I only watched the first five episodes of “Vag Magazine,” but how many did you film in total?

Caitlin Tegart: There’s a sixth episode for season one — it’s their premiere party! We filmed that at a club in the West Village. The first five episodes we filmed in a marathon, crazy weekend. We started 6 p.m. on Friday and ended 10 p.m. on Sunday. It was June doing the heat wave and we had to turn off the air conditioning so we could film. It was a bonding time, I guess you could say!

Will there be a season two of “Vag Magazine”?

Caitlin Tegart: Yeah. We’ll find the money. We paid out of pocket for season one. We’re hoping to have a Kickstarter account to start us for season two.
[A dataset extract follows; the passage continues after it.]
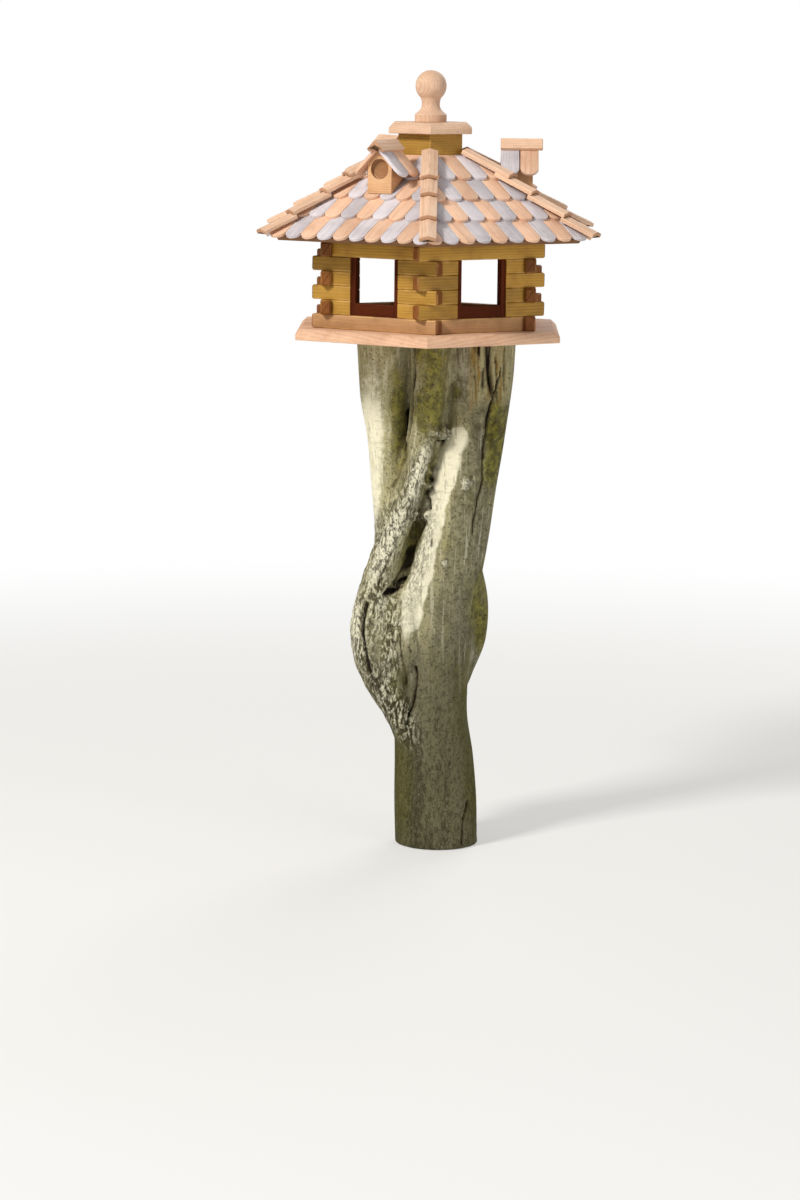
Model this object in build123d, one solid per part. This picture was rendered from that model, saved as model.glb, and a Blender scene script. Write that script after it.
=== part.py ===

Leila Cohan-Miccio: Unless anyone wants to give us money. Put that in the article. We’re very open to being given money!

Caitlin Tegart: We can drink Wild Cherry Pepsi in every episode. Or [character] Bethanny can carry a bottle of detergent everywhere. You can basically justify anything as a hipster accessory!

You can watch all the episodes of “Vag Magazine” — with a new one appearing every Monday! — on VagMagazine.tv.

This interview was condensed and edited for clarity and length.